-- start --

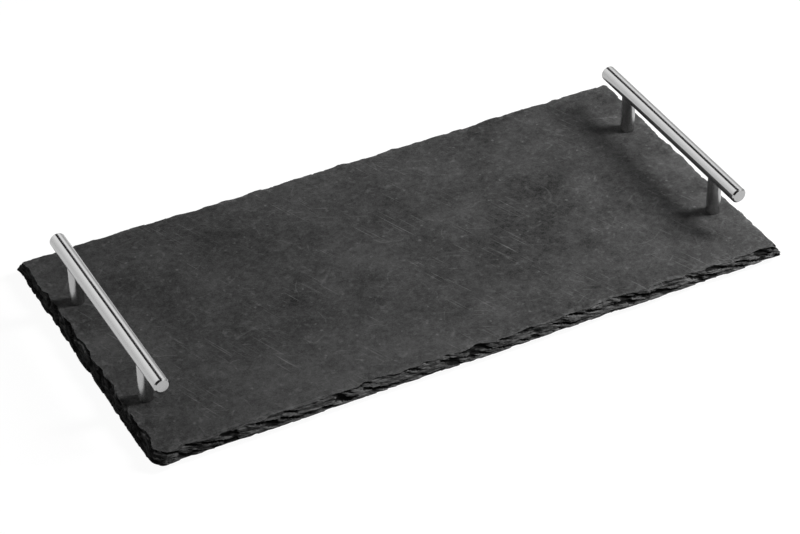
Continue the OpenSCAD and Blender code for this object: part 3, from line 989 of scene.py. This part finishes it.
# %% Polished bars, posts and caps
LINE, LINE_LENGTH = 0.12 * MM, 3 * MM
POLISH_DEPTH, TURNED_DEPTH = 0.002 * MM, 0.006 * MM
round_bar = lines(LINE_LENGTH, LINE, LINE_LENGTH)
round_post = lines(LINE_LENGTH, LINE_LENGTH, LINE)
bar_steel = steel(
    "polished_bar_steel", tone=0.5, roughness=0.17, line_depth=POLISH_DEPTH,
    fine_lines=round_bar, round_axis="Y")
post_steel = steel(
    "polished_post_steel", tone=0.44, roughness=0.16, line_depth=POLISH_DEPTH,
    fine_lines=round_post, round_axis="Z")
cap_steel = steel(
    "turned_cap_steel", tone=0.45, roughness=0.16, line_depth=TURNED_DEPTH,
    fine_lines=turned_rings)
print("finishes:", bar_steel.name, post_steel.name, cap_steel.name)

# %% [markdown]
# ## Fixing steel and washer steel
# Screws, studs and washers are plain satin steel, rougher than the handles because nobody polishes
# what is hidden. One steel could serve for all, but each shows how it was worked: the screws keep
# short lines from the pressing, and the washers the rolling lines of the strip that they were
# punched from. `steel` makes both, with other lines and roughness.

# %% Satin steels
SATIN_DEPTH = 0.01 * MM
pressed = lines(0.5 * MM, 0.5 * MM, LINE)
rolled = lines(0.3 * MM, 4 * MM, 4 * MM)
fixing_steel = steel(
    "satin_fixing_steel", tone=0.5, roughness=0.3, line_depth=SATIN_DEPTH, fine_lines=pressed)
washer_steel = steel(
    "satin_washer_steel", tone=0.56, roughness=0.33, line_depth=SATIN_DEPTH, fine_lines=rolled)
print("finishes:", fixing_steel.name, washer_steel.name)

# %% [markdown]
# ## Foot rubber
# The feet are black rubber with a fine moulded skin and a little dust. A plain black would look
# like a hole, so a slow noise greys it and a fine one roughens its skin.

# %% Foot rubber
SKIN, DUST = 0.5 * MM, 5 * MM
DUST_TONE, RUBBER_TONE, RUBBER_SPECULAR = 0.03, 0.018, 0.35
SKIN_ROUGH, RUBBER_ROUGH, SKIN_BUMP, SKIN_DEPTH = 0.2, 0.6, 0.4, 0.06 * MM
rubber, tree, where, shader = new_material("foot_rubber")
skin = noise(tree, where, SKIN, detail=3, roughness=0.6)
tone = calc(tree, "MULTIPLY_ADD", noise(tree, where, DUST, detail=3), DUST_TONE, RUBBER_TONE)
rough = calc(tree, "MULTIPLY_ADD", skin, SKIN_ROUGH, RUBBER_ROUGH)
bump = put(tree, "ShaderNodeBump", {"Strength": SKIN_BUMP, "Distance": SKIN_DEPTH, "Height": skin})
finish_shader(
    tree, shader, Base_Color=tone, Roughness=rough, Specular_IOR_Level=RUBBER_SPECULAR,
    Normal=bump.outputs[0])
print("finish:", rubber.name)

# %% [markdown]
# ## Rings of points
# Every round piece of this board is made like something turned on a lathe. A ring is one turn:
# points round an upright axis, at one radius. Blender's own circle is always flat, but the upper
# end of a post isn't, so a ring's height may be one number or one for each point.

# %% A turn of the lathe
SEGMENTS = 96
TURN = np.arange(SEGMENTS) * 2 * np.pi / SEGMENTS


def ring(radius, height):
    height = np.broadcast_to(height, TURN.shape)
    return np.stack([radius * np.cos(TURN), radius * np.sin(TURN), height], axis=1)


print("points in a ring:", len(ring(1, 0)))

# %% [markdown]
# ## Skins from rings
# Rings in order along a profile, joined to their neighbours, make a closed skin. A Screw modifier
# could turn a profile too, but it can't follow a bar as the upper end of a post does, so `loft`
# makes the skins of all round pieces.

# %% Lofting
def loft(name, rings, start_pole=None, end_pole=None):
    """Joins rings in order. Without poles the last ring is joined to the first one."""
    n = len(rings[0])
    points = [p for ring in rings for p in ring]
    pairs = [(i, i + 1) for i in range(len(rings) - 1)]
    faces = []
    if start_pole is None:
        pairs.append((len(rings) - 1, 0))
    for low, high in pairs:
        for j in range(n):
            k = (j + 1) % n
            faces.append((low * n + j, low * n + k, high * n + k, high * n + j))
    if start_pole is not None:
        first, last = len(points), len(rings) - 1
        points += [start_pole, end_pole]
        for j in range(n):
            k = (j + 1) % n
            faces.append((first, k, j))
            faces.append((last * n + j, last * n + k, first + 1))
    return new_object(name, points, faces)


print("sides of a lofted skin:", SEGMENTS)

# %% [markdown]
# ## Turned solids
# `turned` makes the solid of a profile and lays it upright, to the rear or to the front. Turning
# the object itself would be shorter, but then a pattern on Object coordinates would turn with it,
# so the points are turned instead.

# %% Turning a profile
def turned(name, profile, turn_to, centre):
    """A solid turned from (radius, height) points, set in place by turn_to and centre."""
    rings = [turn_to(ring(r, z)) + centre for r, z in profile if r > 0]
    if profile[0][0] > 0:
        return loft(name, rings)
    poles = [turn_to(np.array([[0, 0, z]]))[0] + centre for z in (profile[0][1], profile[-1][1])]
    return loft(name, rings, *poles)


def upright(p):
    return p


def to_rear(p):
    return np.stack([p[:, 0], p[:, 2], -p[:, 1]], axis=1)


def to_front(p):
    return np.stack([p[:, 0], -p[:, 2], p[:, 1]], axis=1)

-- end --

- SET EXERCISE -
Work out the count of lines containing the word "this", then write only that count.

- FINISHED EXERCISE -
2